Anonymous wrote:Anonymous wrote:Anonymous wrote:Are you involved as a father and husband? You sound disconnected and uninterested in family life. If all you give them is money and not time or respect, then they'll treat you like an ATM. Teens are expensive and need a lot of guidance. It sounds like you don't have much respect for your wife, and you think you're better than her because you work.
I don't get that at all.
In fact, I think we have a new trend here where the kids age out, the SAHMs refuse to go back to work and essentially become freeloaders. Today's fathers get stuck with the proverbial "second shift."
The NYT should write a piece about it.
I'm not so sure "refuse" is the accurate word here. Have you ever tried to get a job in a crappy economy after a decade or more out of the workforce? Let alone a flexible part-time job like OP expects his wife to find so she can still be available to do all of the house and kid stuff?
Anonymous wrote:I know you said you set up a budget, but it's possible she might've seen that as an allowance. This has to be done delicately. If the kids are teenagers, they are old enough to understand a household budget. This could be an opportunity for the family.
Have everyone sit together at the table and lay out the finances. Start with the monthly income. Then one-by-one add the mortgage, car payment, bills, etc and see what is left over for food, clothes, expenses, and college savings.
Have everyone, even the kids, weigh in on how much should be spent each week on groceries and extras. Once you have a family agreement, tape that weekly budget to the refrigerator. At the end of the week, gather the family back together and write down what was actually spent. If you have money left over, hooray! Everyone goes to the movies! If they spent more than they should have, ask them what they can live without next week - less food or less savings.
Anonymous wrote:I know you said you set up a budget, but it's possible she might've seen that as an allowance. This has to be done delicately. If the kids are teenagers, they are old enough to understand a household budget. This could be an opportunity for the family.

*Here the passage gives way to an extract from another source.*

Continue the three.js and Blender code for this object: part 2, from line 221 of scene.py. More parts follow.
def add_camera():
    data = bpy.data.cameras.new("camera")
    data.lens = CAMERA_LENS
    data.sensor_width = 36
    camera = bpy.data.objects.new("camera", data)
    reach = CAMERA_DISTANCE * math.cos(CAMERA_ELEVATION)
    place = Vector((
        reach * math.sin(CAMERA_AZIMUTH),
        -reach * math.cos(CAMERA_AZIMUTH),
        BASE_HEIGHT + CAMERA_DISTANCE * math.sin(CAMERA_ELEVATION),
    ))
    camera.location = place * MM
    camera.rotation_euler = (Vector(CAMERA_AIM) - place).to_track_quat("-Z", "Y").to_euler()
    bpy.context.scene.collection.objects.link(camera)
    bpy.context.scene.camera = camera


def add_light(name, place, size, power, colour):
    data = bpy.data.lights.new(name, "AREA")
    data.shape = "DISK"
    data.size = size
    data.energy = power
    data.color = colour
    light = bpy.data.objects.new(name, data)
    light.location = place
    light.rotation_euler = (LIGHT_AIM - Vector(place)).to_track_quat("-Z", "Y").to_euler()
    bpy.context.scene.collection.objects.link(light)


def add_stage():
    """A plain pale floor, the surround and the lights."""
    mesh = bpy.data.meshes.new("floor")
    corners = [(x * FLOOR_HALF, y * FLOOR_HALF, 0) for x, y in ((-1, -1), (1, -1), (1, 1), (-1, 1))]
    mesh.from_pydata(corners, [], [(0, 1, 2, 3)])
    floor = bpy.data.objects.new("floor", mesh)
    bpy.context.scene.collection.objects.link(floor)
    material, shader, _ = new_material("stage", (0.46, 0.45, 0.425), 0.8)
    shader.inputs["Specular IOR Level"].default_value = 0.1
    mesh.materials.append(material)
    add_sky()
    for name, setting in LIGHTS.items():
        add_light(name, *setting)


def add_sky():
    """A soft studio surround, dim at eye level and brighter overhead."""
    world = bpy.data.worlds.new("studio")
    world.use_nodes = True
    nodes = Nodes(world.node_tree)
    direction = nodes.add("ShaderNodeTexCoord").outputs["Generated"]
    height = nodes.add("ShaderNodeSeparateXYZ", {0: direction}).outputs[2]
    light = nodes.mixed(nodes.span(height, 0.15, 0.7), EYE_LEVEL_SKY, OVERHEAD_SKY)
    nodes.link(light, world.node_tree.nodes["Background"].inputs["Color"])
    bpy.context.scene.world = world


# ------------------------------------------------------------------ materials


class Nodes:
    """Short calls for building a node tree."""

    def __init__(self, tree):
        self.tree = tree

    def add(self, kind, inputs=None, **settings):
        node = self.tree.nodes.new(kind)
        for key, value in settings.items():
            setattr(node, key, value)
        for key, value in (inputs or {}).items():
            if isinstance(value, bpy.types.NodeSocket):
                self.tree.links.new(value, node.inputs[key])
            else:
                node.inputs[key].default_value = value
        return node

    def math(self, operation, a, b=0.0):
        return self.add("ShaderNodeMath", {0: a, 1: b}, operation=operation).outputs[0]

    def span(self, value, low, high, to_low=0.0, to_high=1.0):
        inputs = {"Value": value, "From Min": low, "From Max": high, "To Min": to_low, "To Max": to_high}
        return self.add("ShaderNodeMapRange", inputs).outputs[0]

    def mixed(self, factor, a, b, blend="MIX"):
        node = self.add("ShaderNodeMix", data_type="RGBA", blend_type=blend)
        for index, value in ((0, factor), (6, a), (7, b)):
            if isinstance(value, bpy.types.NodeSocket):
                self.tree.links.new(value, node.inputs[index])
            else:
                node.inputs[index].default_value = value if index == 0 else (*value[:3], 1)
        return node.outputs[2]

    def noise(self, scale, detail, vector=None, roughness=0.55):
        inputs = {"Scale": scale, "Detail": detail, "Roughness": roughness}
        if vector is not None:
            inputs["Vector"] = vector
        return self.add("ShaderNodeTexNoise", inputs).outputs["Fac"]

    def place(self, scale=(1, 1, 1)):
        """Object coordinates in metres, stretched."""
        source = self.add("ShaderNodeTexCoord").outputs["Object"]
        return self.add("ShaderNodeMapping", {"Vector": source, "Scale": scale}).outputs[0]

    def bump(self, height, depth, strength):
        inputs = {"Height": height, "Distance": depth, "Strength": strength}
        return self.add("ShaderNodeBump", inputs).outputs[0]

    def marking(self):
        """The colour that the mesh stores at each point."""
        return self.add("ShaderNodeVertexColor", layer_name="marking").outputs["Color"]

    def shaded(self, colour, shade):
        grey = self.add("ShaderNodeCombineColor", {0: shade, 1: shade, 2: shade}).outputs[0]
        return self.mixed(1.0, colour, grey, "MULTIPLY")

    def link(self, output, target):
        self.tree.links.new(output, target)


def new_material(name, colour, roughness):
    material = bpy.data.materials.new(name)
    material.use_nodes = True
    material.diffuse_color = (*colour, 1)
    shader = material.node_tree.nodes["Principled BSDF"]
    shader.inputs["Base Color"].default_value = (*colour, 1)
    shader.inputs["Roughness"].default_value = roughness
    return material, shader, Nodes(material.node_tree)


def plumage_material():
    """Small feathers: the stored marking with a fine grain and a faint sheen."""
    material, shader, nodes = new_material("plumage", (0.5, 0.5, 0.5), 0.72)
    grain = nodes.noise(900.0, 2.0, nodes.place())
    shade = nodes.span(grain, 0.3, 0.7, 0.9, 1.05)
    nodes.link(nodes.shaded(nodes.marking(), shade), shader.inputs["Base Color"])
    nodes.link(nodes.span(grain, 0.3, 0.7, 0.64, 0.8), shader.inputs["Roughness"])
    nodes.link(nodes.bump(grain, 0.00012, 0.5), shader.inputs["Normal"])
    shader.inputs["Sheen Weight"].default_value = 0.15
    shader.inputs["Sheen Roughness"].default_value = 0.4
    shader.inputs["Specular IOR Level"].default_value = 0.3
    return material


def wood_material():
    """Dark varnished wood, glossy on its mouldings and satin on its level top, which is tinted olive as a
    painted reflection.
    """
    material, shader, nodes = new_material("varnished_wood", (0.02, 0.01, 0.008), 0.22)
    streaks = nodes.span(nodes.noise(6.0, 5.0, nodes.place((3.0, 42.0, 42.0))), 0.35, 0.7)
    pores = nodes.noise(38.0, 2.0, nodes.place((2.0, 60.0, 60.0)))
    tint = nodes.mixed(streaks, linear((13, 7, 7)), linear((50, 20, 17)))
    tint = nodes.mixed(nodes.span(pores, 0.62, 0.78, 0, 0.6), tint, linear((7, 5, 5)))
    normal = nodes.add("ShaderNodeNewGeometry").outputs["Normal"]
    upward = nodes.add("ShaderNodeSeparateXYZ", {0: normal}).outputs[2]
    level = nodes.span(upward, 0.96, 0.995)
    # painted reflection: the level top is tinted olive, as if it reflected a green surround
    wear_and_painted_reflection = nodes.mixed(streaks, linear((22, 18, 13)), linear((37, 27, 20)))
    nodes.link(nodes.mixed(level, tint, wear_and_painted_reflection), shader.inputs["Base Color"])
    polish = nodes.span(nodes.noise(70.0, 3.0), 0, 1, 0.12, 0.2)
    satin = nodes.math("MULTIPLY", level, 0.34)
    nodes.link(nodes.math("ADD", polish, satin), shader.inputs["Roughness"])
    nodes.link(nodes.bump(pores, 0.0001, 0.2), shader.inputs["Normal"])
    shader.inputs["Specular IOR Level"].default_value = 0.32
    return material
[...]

Have everyone sit together at the table and lay out the finances. Start with the monthly income. Then one-by-one add the mortgage, car payment, bills, etc and see what is left over for food, clothes, expenses, and college savings.
Have everyone, even the kids, weigh in on how much should be spent each week on groceries and extras. Once you have a family agreement, tape that weekly budget to the refrigerator. At the end of the week, gather the family back together and write down what was actually spent. If you have money left over, hooray! Everyone goes to the movies! If they spent more than they should have, ask them what they can live without next week - less food or less savings.
Anonymous wrote:Anonymous wrote:Are you involved as a father and husband? You sound disconnected and uninterested in family life. If all you give them is money and not time or respect, then they'll treat you like an ATM. Teens are expensive and need a lot of guidance. It sounds like you don't have much respect for your wife, and you think you're better than her because you work.
I don't get that at all.
In fact, I think we have a new trend here where the kids age out, the SAHMs refuse to go back to work and essentially become freeloaders. Today's fathers get stuck with the proverbial "second shift."
The NYT should write a piece about it.

Anonymous wrote: Twice a week she cleans the house. The rest of the week she is at the gym, doing shoppingl, etc.
Anonymous wrote:Anonymous wrote:Are you involved as a father and husband? You sound disconnected and uninterested in family life. If all you give them is money and not time or respect, then they'll treat you like an ATM. Teens are expensive and need a lot of guidance. It sounds like you don't have much respect for your wife, and you think you're better than her because you work.
I don't get that at all.
In fact, I think we have a new trend here where the kids age out, the SAHMs refuse to go back to work and essentially become freeloaders. Today's fathers get stuck with the proverbial "second shift."
The NYT should write a piece about it.
Anonymous wrote:Hello time machine - clearly we've rolled the clock back to 1956.
Marriage counseling.
Trade places for a week. (Obviously she can't do your job but she can go do a temp job for a week while you do everything she does. Everything.) Then talk.
Send her on vacation for 2 weeks while you stay home. Then talk.
Build your household budget together - give her a reasonable percentage of your income to cover all household expenses, day to day small expenditures, food/clothing/activities for her and the kids, etc... Let her decide those numbers (within the confines of the budget that makes sense within your income) and then let her manage the money.
Treat her as an equal partner (you do not sound like you view her that way at all BTW).
Marriage counseling.
Financial counseling.
Time off for her. Time spent doing the work of the family for you. Maybe a job outside the home for her if she wants it - not because you are scornful of her.
Marriage counseling.
I'll be sending supportive thoughts her way and wishing you all good luck. Doesn't sound like a family I'd want to be in (in any role).